Questo lo stato della riforma forense.

Della conciliazione obbligatoria abbiamo già detto.
Ma contemporaneamente si tenta di smaltire l’arretrato civile con una leggina ad hoc, con la quale si affida ad uno sparuto contingente di 600 magistrati onorari, ultrasessantacinquenni e infrasettantacinquenni, la soluzione del problema: al ritmo di 100 sentenze ciascuno all’anno – una ogni tre giorni – sarebbero necessari 83 anni per smaltire i 5.000.000 di procedimenti arretrati che, secondo il Ministro, affollano gli armadi dei nostri Tribunali).
Intanto, all’attuazione della delega sulla semplificazione dei riti (sempre la finanziaria estiva del 2009) lavorano professori universitari senza che l’Avvocatura sia stata in alcun modo coinvolta (saranno per caso gli stessi professori che partorirono il processo societario, precipitosamente abrogato dopo pochissimi anni perché non riusciva a funzionare?).
La conclusione è una, e una sola: è il momento di dire basta.
L’avvocatura, quella di base, intendo, visti i risultati non esattamente soddisfacenti e positivi dei nostri vertici, deve riappropriarsi di una capacità decisionale alla quale, forse troppo precipitosamente, ha rinunciato negli ultimi anni.
In tempi passati, con grande lungimiranza, gli Avvocati si dotarono di un luogo nel quale, legittimamente, discutere, confrontarsi, decidere.
Quel luogo è il Congresso Nazionale Forense.
Genova 2010 è stata soltanto il primo passo: bisogna continuare.

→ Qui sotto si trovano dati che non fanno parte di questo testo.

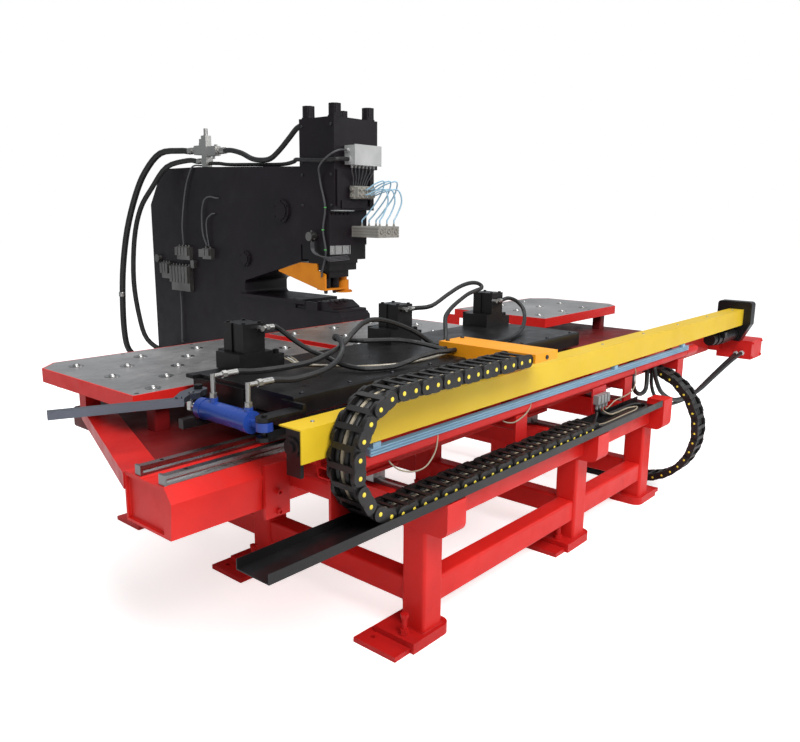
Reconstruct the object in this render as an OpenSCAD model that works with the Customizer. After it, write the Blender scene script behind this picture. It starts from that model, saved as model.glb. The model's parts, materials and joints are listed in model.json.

È tempo di assumersi le proprie responsabilità e di costruire una alternativa, valida, a chi, per troppo tempo e con modalità autoreferenziali, ha preteso di parlare, senza averne davvero il mandato, in nome dell’avvocatura.
Dimenticando che l’avvocatura è fatta soprattutto di uomini e di donne che ogni giorno, silenziosamente, svolgono con passione e dedizione un lavoro difficile, ma continuano a rappresentare, oggi come 100 anni fa, l’ultimo baluardo a difesa dei diritti dei cittadini.